Speaking before Parliament's finance and expenditure select committee, EQC chairman Maarten Wevers defended the programme, which was criticised in an Auditor-General report yesterday over the way EQC handled complaints related to the rebuild, saying it had kept a lid on costs, and was working to improve its processes, but that doesn't mean "we have reached Nirvana yet."
The Auditor-General's report said EQC received too many repeat or multiple complaints, and that repairs weren't completed fast enough. Still, the $2.7 billion spent on the programme, of which $340 million went to Fletcher, was below the Canterbury rate of inflation for new houses. EQC estimated the cost of a repair rose 14.2 percent between February 2011 and June 2014, less than half the 30.9 percent increase in the cost of building a new house in Canterbury over the same period.
"The purpose of the home repair programme was firstly to have some quality across Canterbury, to have some quality assurance processes in place for the repair, to get economies of scale, and to contain cost inflation," Wevers said. "As the Auditor-General's report says, one of the great successes of the home repair programme is that it's kept the cost of building and repairing 70,000 houses under very good control, at less than the cost of new builds and at less than the cost of building elsewhere."
The Auditor-General found the $399 million of project management costs were at the upper end of New Zealand indicators as a proportion of building costs, which were estimated to be about 12 percent of a repair in an earlier report.
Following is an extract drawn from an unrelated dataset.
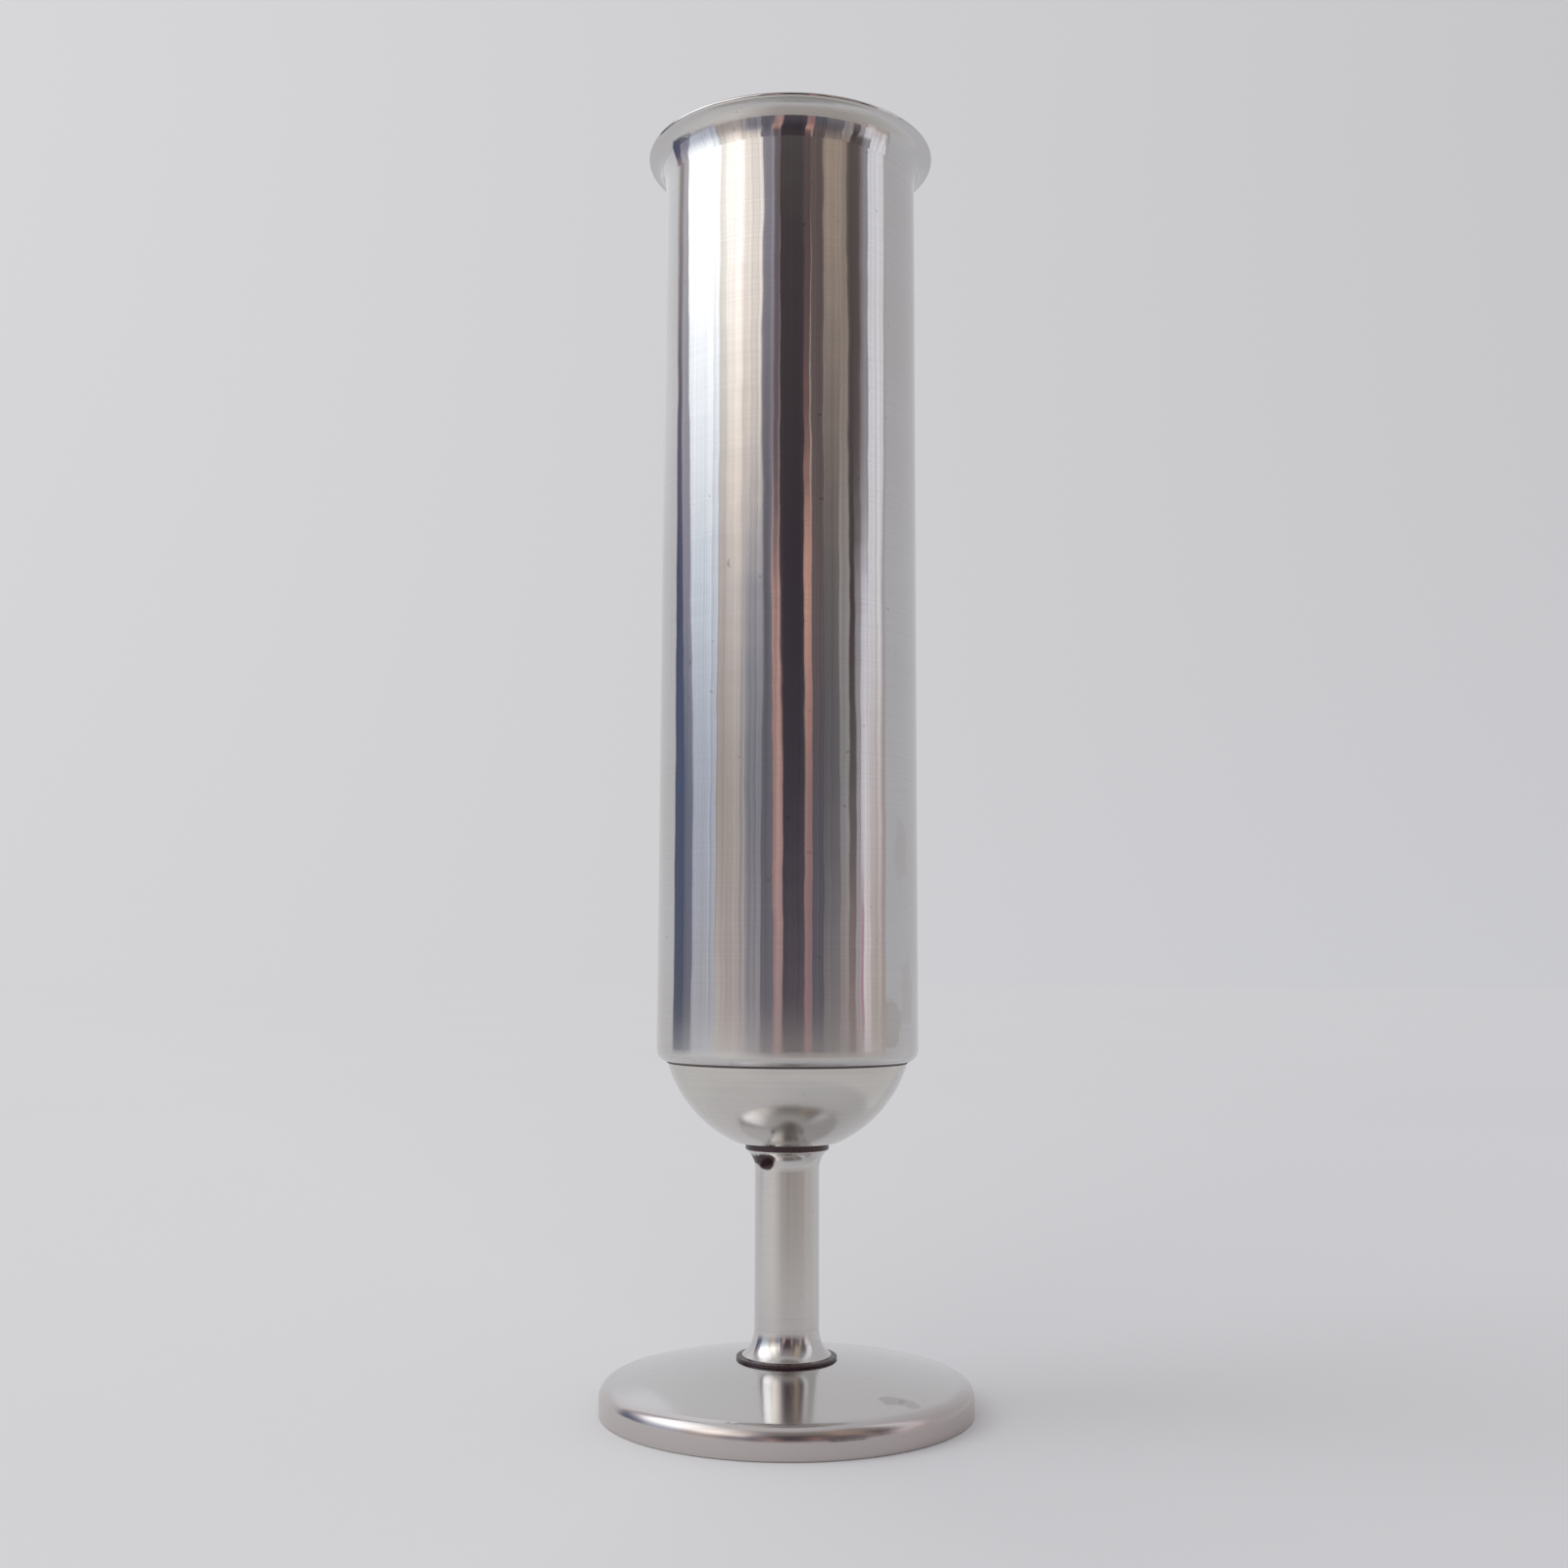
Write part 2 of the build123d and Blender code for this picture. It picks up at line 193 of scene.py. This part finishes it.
def steel(name, colour, roughness, anisotropic=0.0, line_height=0.001, wear=0.5, wave=0.0, marks=(),
          wall_top=None, haze=None, bore=None):
    """Stainless steel worked round the Z axis: fine rings, soft blotches, slight waves and local marks.

    A mark is a centre, radii, a colour and how strongly it covers. Below wall_top the steel is rougher, and painted
    shade makes it duller and warmer, darker towards the right. A haze is the heights between which the steel gets
    rougher towards the first one. A bore is the radius and the lowest height of an inside that was left duller.
    """
    material, tree, output = new_material(name)
    shader = node(tree, "ShaderNodeBsdfPrincipled")
    shader.inputs["Metallic"].default_value = 1.0
    place = node(tree, "ShaderNodeTexCoord").outputs["Object"]
    height = axis_of(tree, place, "Z")

    lines = noise(tree, scaled(tree, place, (RING_SCALE, RING_SCALE, 1.0 / line_height)), 1.0, 2.0, 0.6)
    blotches = noise(tree, place, BLOTCH_SCALE, 3.0, 0.55)
    specks = noise(tree, place, SPECK_SCALE)
    tone = mix_colour(tree, remap(tree, blotches, 0.35, 0.7, 0.0, wear), colour, shade(colour, 0.93, 0.92, 0.90))
    tone = mix_colour(tree, remap(tree, lines, 0.3, 0.75, 0.0, 0.5 * wear), tone, shade(colour, 0.85, 0.85, 0.86))
    tone = mix_colour(tree, remap(tree, specks, 0.72, 0.80, 0.0, 0.5), tone, SPECK)
    rough = math_node(
        tree,
        "ADD",
        remap(tree, blotches, 0.3, 0.75, roughness * 0.85, roughness * 1.2),
        remap(tree, lines, 0.3, 0.7, -0.15 * roughness, 0.15 * roughness),
    )

    if wall_top is not None:
        wall = remap(tree, height, wall_top - WALL_BLEND, wall_top, 1.0, 0.0)
        # painted shade: below wall_top the steel is darker and warmer, and darker still towards the right
        wall_painted_shade = across_tone(tree, place, shade(colour, 0.92, 0.87, 0.86), shade(colour, 0.79, 0.72, 0.70), 0.022)
        tone = mix_colour(tree, wall, tone, wall_painted_shade)
        rough = rougher(tree, rough, wall, WALL_ROUGHNESS)
    if haze is not None:
        fade = math_node(tree, "POWER", remap(tree, height, *haze, 1.0, 0.0), 2.0)
        rough = rougher(tree, rough, fade, HAZE_ROUGHNESS)
    if bore is not None:
        rough = rougher(tree, rough, hollow(tree, place, height, *bore), BORE_ROUGHNESS)
    ragged = remap(tree, noise(tree, place, RAGGED_SCALE), 0.3, 0.7, -0.3, 0.3)
    for centre, radii, mark_colour, cover in marks:
        mask = math_node(tree, "MULTIPLY", spot(tree, place, ragged, centre, radii), cover)
        tone = mix_colour(tree, mask, tone, mark_colour)
        rough = rougher(tree, rough, mask, MARK_ROUGHNESS)

    link(tree, tone, shader.inputs["Base Color"])
    link(tree, rough, shader.inputs["Roughness"])
    if anisotropic:
        # a quarter turn from the rings, so that the brushing blurs reflections upright
        shader.inputs["Anisotropic"].default_value = anisotropic
        shader.inputs["Anisotropic Rotation"].default_value = 0.25
        link(tree, ring_tangent(tree), shader.inputs["Tangent"])
    if wave:
        add_bump(tree, shader, noise(tree, place, SWELL_SCALE), wave)
    link(tree, shader.outputs[0], output.inputs["Surface"])
    return material


def dull(name, colour, roughness, grain, fleck=1.9, metallic=0.0, relief=0.0):
    """Rubber, felt or raw iron: a grain of lighter flecks with an uneven roughness."""
    material, tree, output = new_material(name)
    shader = node(tree, "ShaderNodeBsdfPrincipled")
    shader.inputs["Metallic"].default_value = metallic
    place = node(tree, "ShaderNodeTexCoord").outputs["Object"]
    mottle = noise(tree, place, 1.0 / grain, 3.0, 0.6)
    patches = noise(tree, place, 0.12 / grain)
    light = shade(colour, fleck, fleck, fleck)
    cover = math_node(tree, "MULTIPLY", mottle, remap(tree, patches, 0.3, 0.7, 0.5, 1.0))
    link(tree, mix_colour(tree, cover, colour, light), shader.inputs["Base Color"])
    link(tree, remap(tree, mottle, 0.3, 0.7, roughness - 0.08, roughness + 0.08), shader.inputs["Roughness"])
    if relief:
        add_bump(tree, shader, mottle, relief)
    link(tree, shader.outputs[0], output.inputs["Surface"])
    return material


def set_material(name, material):
    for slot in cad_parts[name].material_slots:
        slot.material = material


# ---- studio: floor, backdrop light and what the steel reflects ----
FLOOR_RADIUS, FLOOR_SIDES = 12.0, 64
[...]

Of the $340 million paid to Fletcher, some $258 million was for direct costs including staff and facilities, with the rest making up the building company's margin.
When asked about Fletcher's position as the sole manager of the home repair programme, Wevers said EQC established "very clear rate cards" to contain costs and selected the building company in a competitive tender process.
"There's no perfect model to compare this with, and I suppose that's one of the things we'll have to look at in the learnings," he said.
Chief executive Ian Simpson told politicians EQC had subsequently asked Fletcher to put in additional checks and balances to improve quality assurance.